The robot in science fiction was portrayed at first as an alien and as a threat, but the danger was perceived as primarily an economic one--apart, that is, from the theological danger. The robot may drive us from our jobs and otherwise destroy our economic well being, it was felt; it may even threaten to destroy the world as we know it; it may endanger our collective soul. But we have never believed it would dishonour or corrupt us, something we have always assumed that our aliens wanted most of all to do. Perhaps not surprisingly then we seem to be able to live with whatever threat, economic or theological, the robots represent; we do not exhibit horror or revulsion, or even very much trepidation.

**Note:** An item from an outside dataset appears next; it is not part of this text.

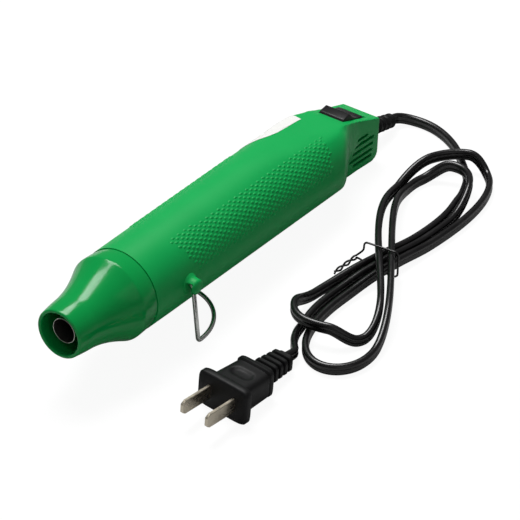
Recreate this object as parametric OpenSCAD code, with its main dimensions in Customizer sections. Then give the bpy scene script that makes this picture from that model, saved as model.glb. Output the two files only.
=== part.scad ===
// Embossing heat tool: a small hot-air gun with a wire stand, a rocker
// switch, a flat cord tied in a figure of eight and a two-blade plug.
// Millimetres, +Z up, nozzle toward -X, tail toward +X, resting on its
// wire foot and on the belly edge in front of the tail.

/* [Body] */
// Overall length along the tool's own axis
tool_length = 213; // [212:0.5:214]
// How far the nozzle end is lifted, degrees
pitch = 3.5; // [3.5]
// Body radius just behind the nozzle collar
front_radius = 18.8; // [18.7:0.05:18.9]
// Largest body radius, where the belly meets the tail
rear_radius = 20.1; // [20.1]
// Wall of the handle shells
shell_wall = 2.2; // [2:0.1:2.3]
// Side wall of the narrow tail
tail_wall = 1.4; // [1.3:0.05:1.4]
// Half width of the tail at its rear face
tail_half_width = 10; // [9.9:0.05:10.1]

/* [Nozzle] */
// Radius of the nozzle throat
throat_radius = 10.85; // [10.8:0.05:10.9]
// Wall of the nozzle shroud
shroud_wall = 1.55; // [1.4:0.05:1.6]
// Radius of the steel outlet tube
outlet_radius = 5.65; // [5.5:0.05:5.8]
// Radius of the heater barrel
barrel_radius = 12.5; // [12.5]

/* [Stand] */
// Diameter of the stand wire
stand_wire = 1.9; // [1.9]
// Centre radius of the half-round foot
foot_radius = 23.9; // [23.7:0.1:24.1]
// Distance of the pivot behind the nozzle mouth
pivot_s = 60.3; // [60.3]

/* [Switch] */
// Length of the rocker opening
opening_length = 19.8; // [19.7:0.05:19.9]
// Width of the rocker opening
opening_width = 13.6; // [13.5:0.05:13.7]
// Tilt of the rocker to each side, degrees
rocker_tilt = 11; // [10:0.5:11]

/* [Fan and motor] */
// Radius of the fan impeller
fan_radius = 14.5; // [14:0.1:14.6]
// Number of fan blades
fan_blades = 9; // [7:1:11]
// Radius of the motor can
motor_radius = 12; // [12]
// Radius of the motor shaft
shaft_radius = 1; // [1]

/* [Heater] */
// Turns of the heating coil
coil_turns = 8; // [7:1:9]

/* [Cord] */
// Wide side of the flat cord
cord_width = 5.4; // [5.4]
// Narrow side of the flat cord
cord_thickness = 3; // [3]

/* [Plug] */
// Distance between the plug blades
blade_spacing = 12.7; // [12.7]
// Length of the plug blades
blade_length = 16.4; // [15.9:0.1:16.8]

/* [Hidden] */

$fn = 64;
far = 60;

green = [0, 0.55, 0.27];
label_white = [0.9, 0.9, 0.88];
black = [0.06, 0.06, 0.065];
steel = [0.62, 0.62, 0.6];
blade_metal = [0.72, 0.67, 0.58];
copper = [0.72, 0.43, 0.25];
mica = [0.78, 0.7, 0.52];
ceramic = [0.88, 0.85, 0.78];
board_green = [0.1, 0.3, 0.2];
nylon = [0.82, 0.8, 0.74];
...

What strikes me about this passage is the fate of the robot today. Is it considered alien at all? Perhaps this is one of the reasons I found the movie version of I, Robot so unsatisfying: the robot today is hardly a figure of fear (at least to those people not being bombed by drones). I would even go further and say that the robot isn't really figured as a robot at all, if by that we mean some anthropomorphic, Capek-inspired robot. Instead, we have a wide variety of hardware and software agents that have seamlessly(?) extended our cognition, perception and sociality without actually demanding that we consciously recognize their alien autonomy from us. Of course, robotics labs manufacture extremely life-like robots, but these are not the ones that we encounter in our everyday practice. Our robots have faded into the (human) woodwork--as tools we use. Or, perhaps it's the case that we have become more alien, multiply supplemented by the artificial and hence no longer distinct from some intelligent 'Other".